4.  Selected Quantum Internet Use Cases

   The Quantum Internet will support a variety of applications and
   deployment configurations.  This section details a few key use cases
   which illustrates the benefits of the Quantum Internet.  In system
   engineering, a use case is typically made up of a set of possible
   sequences of interactions between nodes and users in a particular
   environment and related to a particular goal.  This will be the
   definition that we use in this section.

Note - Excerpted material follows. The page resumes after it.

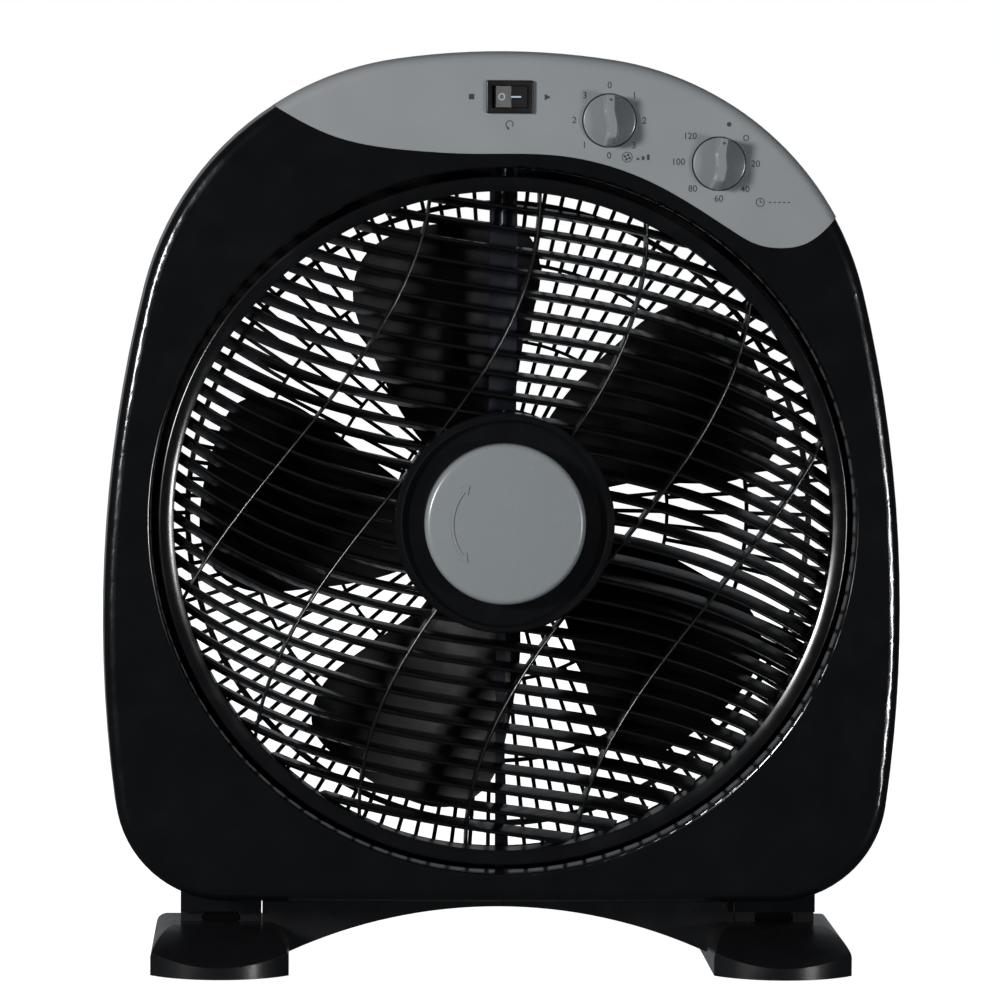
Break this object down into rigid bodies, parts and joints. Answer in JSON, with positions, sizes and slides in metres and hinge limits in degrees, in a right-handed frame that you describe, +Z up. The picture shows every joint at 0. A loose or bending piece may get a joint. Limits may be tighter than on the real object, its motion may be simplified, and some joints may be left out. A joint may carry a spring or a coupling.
{
  "type": "box fan",
  "caption": "Tabletop box fan with a turning louvre wheel, front switch panel, twisted fan blades, dished rear guard and a tilting two-foot stand.",
  "frame": {"origin": "on the floor, midway between the two feet", "axes": "+Z up, +X to the right of a person facing the fan, -Y out of the front of the fan"},
  "size_m": [0.378, 0.15, 0.435],
  "materials": {
    "black_gloss": "glossy moulded ABS",
    "grey_panel": "satin painted ABS",
    "black_matte": "moulded polypropylene",
    "blade_plastic": "moulded blade",
    "steel": "zinc plated",
    "core_steel": "laminated",
    "alloy": "die cast",
    "copper": "enamelled wire",
    "bronze": "sintered",
    "rubber": "soft",
    "white_plastic": "nylon"
  },
  "bodies": {
    "stand": {"left_foot": "black_gloss", "right_foot": "black_gloss", "stand_bridge": "black_gloss", "bridge_screws": "steel", "pivot_pins": "steel", "foot_pads": "rubber", "friction_washers": "steel"},
    "case": {"front_shell": "black_gloss", "rear_shell": "black_gloss", "control_panel": "grey_panel", "rear_guard": "black_matte", "motor_bracket": "black_matte", "wire_cover": "black_matte", "motor_wires": "rubber", "terminal_block": "white_plastic", "bracket_screws": "steel", "motor_front_cap": "alloy", "motor_rear_cap": "alloy", "stator_core": "core_steel", "stator_coils": "copper", "front_bush": "bronze", "rear_bush": "bronze", "motor_bolts": "steel", "motor_nuts": "steel", "louvre_motor": "steel", "louvre_motor_screws": "steel", "guard_screws": "steel", "case_screws": "steel", "panel_screws": "steel", "cord_inlet": "black_matte", "speed_switch": "black_matte", "timer_body": "black_matte", "rocker_housing": "black_gloss", "capacitor": "black_matte"},
    "louvre": {"louvre_wheel": "black_gloss", "louvre_shaft": "steel"},
    "cap": {"hub_cap": "grey_panel"},
    "fan": {"fan_blade": "blade_plastic", "blade_nut": "blade_plastic", "drive_pin": "steel", "motor_shaft": "steel", "rotor": "core_steel"},
    "speed_dial": {"speed_knob": "grey_panel", "speed_shaft": "steel"},
    "timer_dial": {"timer_knob": "grey_panel", "timer_shaft": "steel"},
    "rocker": {"rocker": "black_gloss"}
  },
  "joints": [
    {"name": "body_tilt", "type": "hinge", "parent": "stand", "child": "case", "pos_m": [0, 0, 0.025], "axis": [-1, 0, 0], "range_deg": [-5, 15]},
    {"name": "louvre_spin", "type": "hinge", "parent": "case", "child": "louvre", "pos_m": [0, 0, 0.214], "axis": [0, -1, 0], "continuous": true},
    {"name": "cap_unscrew", "type": "hinge", "parent": "louvre", "child": "cap", "pos_m": [0, 0, 0.214], "axis": [0, -1, 0], "continuous": true},
    {"name": "fan_spin", "type": "hinge", "parent": "case", "child": "fan", "pos_m": [0, 0, 0.214], "axis": [0, 1, 0], "continuous": true},
    {"name": "speed_turn", "type": "hinge", "parent": "case", "child": "speed_dial", "pos_m": [0.048, -0.05, 0.4023], "axis": [0, 1, 0], "continuous": true},
    {"name": "timer_turn", "type": "hinge", "parent": "case", "child": "timer_dial", "pos_m": [0.0995, -0.05, 0.3825], "axis": [0, 1, 0], "range_deg": [0, 315]},
    {"name": "rocker_press", "type": "hinge", "parent": "case", "child": "rocker", "pos_m": [0.0013, -0.0516, 0.413], "axis": [0, 0, -1], "range_deg": [0, 18]}
  ]
}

4.1.  Secure Communication Setup

   In this scenario, two banks (i.e., Bank #1 and Bank #2) need to have
   secure communications for transmitting important financial
   transaction records (see Figure 2).  For this purpose, they first
   need to securely share a classic secret cryptographic key (i.e., a
   sequence of classical bits), which is triggered by an end-user banker
   at Bank #1.  This results in a source quantum node A at Bank #1 to
   securely establish a classical secret key with a destination quantum
   node B at Bank #2.  This is referred to as a secure communication
   setup.  Note that the quantum node A and B may be either a bare-bone
   quantum end-node or a full-fledged quantum computer.  This use case
   shows that the Quantum Internet can be leveraged to improve the
   security of Classical Internet applications of which the financial
   application shown in Figure 2 is an example.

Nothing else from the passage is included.